I sense an aversion to using databases, and I just don't get it... it might be an aversion to doing command-line-y things or to writing "real" code, or to learning how exactly to install a database on your computer (which to be fair can be a huge PITA).
But if you have the slightest curiosity about SQL/databases, I say dive in headfirst... it'll be time well-spent. It's a worthwhile skill to have if you want to do data analysis for a living.
Re: SQL, Databases, and Basketball Stats
Posted: Thu Nov 08, 2012 11:45 am
by DSMok1
kpascual, if you could write/direct folks to a good tutorial for getting started in SQL for sports stats, I'm sure you'd get a lot (okay, maybe an overstatement) of interested readers.

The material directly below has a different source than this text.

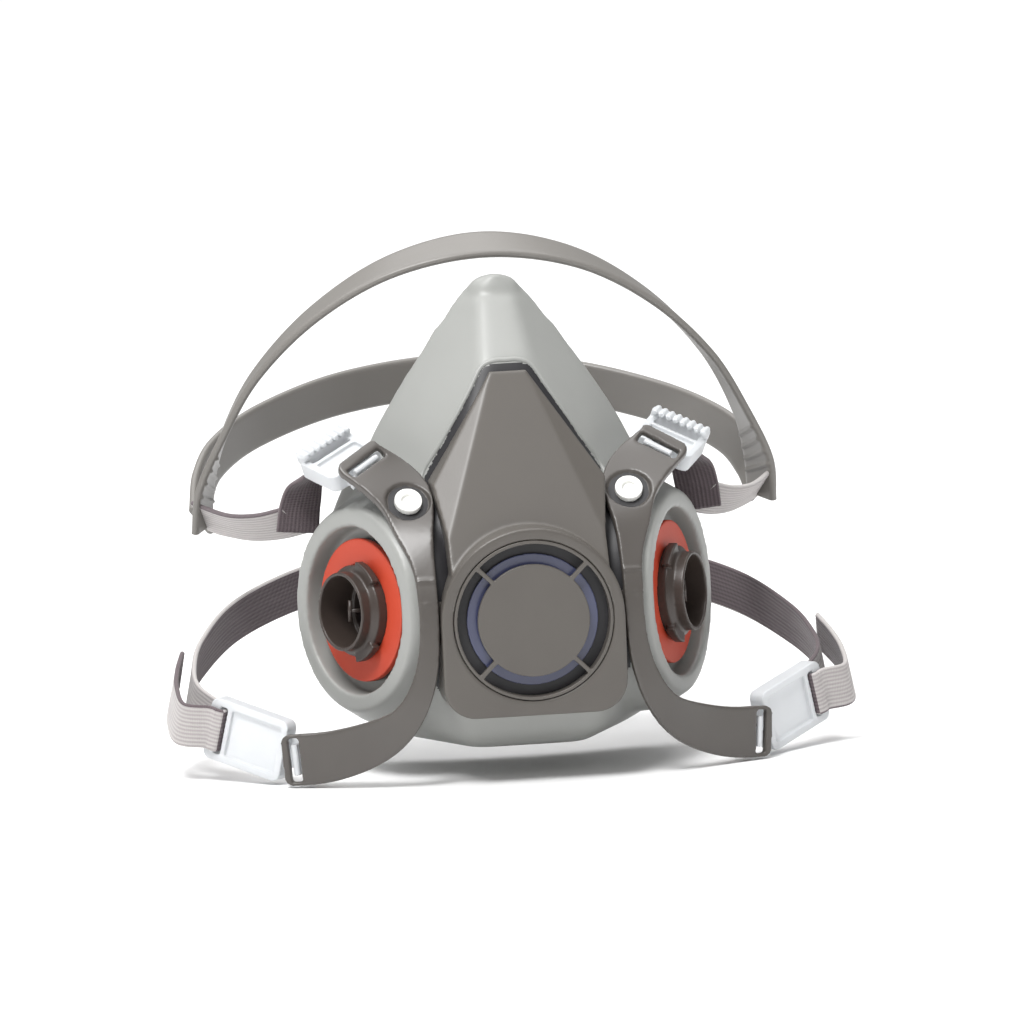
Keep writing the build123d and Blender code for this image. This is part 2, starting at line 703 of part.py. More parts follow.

Re: SQL, Databases, and Basketball Stats
Posted: Thu Nov 08, 2012 5:25 pm
by Crow
Thanks Ken for the reply.
I have been able to do most of what I wanted in Excel & Access to date. I was intimidated by the command line syntax; but, as I said earlier, after looking through some SQL books I have overcome that initial intimidation. I will probably take a course on it / read more in the future. I will still need a database and research questions that require it to get more experience but those can be assembled. I tend to be more interested in season stats than play by play details but I can certainly see that the play by play level analysis would be important to be able to do.
Re: SQL, Databases, and Basketball Stats
Posted: Thu Nov 08, 2012 8:48 pm
by EvanZ
sqlfiddle is a nice playground for experimenting/learning SQL without even having to install your own server (which is not a big deal, but anyway).
Like I mentioned earlier, that Coursera database course can really get a person quickly up to speed with the basics of SQL/relational theory.
Related to the play-by-play issues, does anyone know if Aaron B. is done with basketball-value? If so, I need to write my own parser as well.